Thanks, Alex Joseph, for that interesting information about where the marginal energy source for electricity production is natural gas and where it is coal. I was inspired to find out more about this issue.
I found a report from the Union of Concerned Scientists, which I downloaded from here:
Numbers given in this report imply that where coal is the marginal energy source for electricity an EV is little, if at all, better than many standard gasoline-powered vehicles on the market in terms of greenhouse gas emissions. It also implies that many hybrid vehicles are similar to EVs in their greenhouse gas emissions where natural gas is the marginal energy source, as it is in most of the United States.
The relevant numbers are in their Table 1 on page 7 where they present the “gasoline miles-per-gallon equivalent” for greenhouse gas emissions from EVs with different fuel sources for generating electricity.

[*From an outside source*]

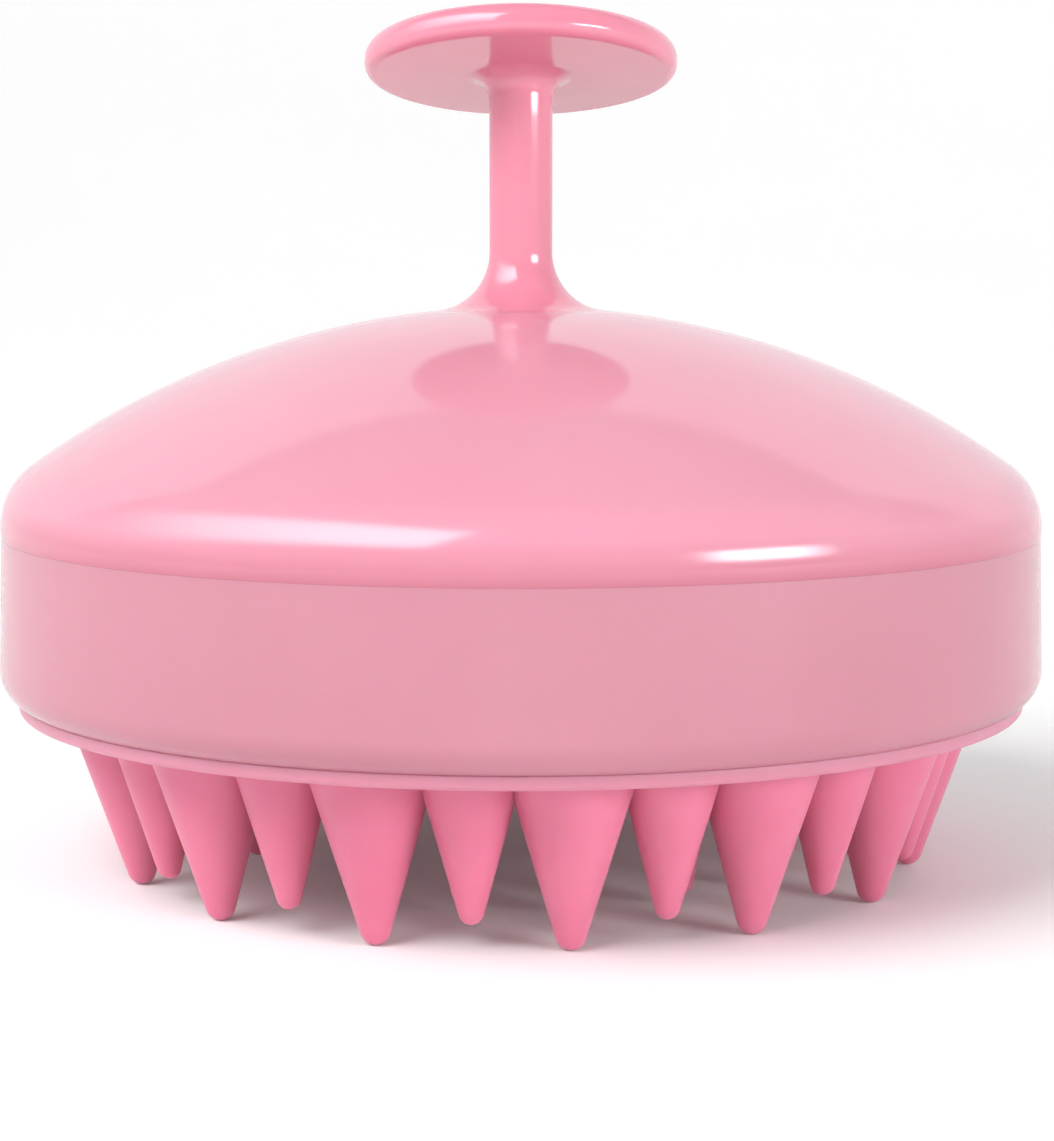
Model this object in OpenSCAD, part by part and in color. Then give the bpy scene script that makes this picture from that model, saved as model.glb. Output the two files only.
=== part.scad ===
// Hand-held scalp massager brush: a round dome with a short stem and finger disc, and a pull-off silicone
// bristle head under it. Millimetres, +Z up. The origin is on the brush's axis, in the plane of the
// longest bristle tips. -Y is the front.

/* [Body] */
// Widest diameter, at the shoulder of the dome
body_d = 88.4; // [86.4:0.4:90]
// Radius of curvature of the dome's crown
crown_r = 72; // [70:0.5:76]
// Radius of the rolled shoulder between the crown and the band
shoulder_r = 6; // [5.4:0.1:6.6]
// How far the shoulder rolls round, measured from straight up (90 is vertical)
shoulder_roll = 98; // [94:1:106]
// Height of the band, from its lower edge to the crease under the shoulder
band_h = 13.6; // [13:0.1:15]
// Radius that the band adds from its top to its fullest height
band_flare = 0.3; // [0.2:0.05:0.6]
// Radius of the band's rounded lower edge
band_edge_r = 2.8; // [2.4:0.1:3.2]
// Wall thickness of the dome
wall = 2.2; // [2:0.1:2.4]

/* [Handle] */
// Diameter of the stem
stem_d = 5.4; // [5.2:0.1:6.4]
// Radius of the flare at the stem's foot
foot_flare_r = 5; // [4:0.25:5.5]
// Diameter of the finger disc
disc_d = 26.6; // [24:0.2:30]
// Thickness of the finger disc
disc_t = 2.8; // [2.6:0.1:3.2]
// Tilt of the finger disc, front edge up
disc_tilt = 11.8; // [0:0.2:12.6]
// Height from the top of the crown to the bend at the top of the stem
stem_h = 17.4; // [15:0.2:20]
// Radius of the flare from the stem into the underside of the disc
disc_flare_r = 2; // [2:0.25:3.5]

/* [Bristles] */
// Length of the long bristles, from the pad's lower face to their tips
bristle_len = 14; // [12:0.5:16]
// Number of bristles in the outer ring, long and short ones by turns
outer_count = 28; // [24:2:30]
// Radius of the outer ring where its bristles leave the pad
outer_ring_r = 34.2; // [33.6:0.1:35]
// Angle of the outer bristles towards the axis
outer_lean = 3; // [0:0.5:4]
// Radius of a long outer bristle at its root
long_root_r = 5; // [4.2:0.1:5.2]
// Radius of a short outer bristle at its root
short_root_r = 4; // [3.4:0.1:4.2]
// Height of the short outer bristles' tips above the long ones'
short_tip_z = 2; // [0:0.1:3]
// Number of bristles in the second ring; the third has half of it and the fourth a quarter
inner_count = 16; // [8:4:16]
// Radius of an inner bristle at its root
inner_root_r = 3.2; // [2.8:0.1:3.5]

/* [Fits] */
// Radial clearance of the bristle head in the band
head_clear = 0.1; // [0.05:0.01:0.1]
// Clearance between fixed pieces
seam = 0.1; // [0.05:0.01:0.15]

/* [Hidden] */
$fn = 96;

arc_step = 4;
body_r = body_d / 2;

// Levels, from the bristle tips up
pad_z = bristle_len;
pad_lip_h = 1.1;
band_z = pad_z + pad_lip_h + seam;
crease_z = band_z + band_h;
shoulder_z = crease_z - shoulder_r * cos(shoulder_roll);
shoulder_x = body_r - shoulder_r;
crown_z = shoulder_z - sqrt(pow(crown_r - shoulder_r, 2) - pow(shoulder_x, 2));
crest_z = crown_z + crown_r;
join_angle = asin(shoulder_x / (crown_r - shoulder_r));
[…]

For coal, the number is 29, implying that a gasoline-powered vehicle that gets 29 mpg would cause the same greenhouse gas emissions as an electric vehicle powered by coal-generated electricity. For natural gas, the number is 58, meaning that a good hybrid vehicle is not that different in greenhouse gas emissions than an EV in most places.
This report is from 2015. I’d really like to know if there are any more recent publications saying whether these numbers are still considered accurate. For example, if electricity production from coal or natural gas has become more efficient, then these numbers would go up, implying that EVs are better for the environment. Maybe Loren or someone else could help find this out.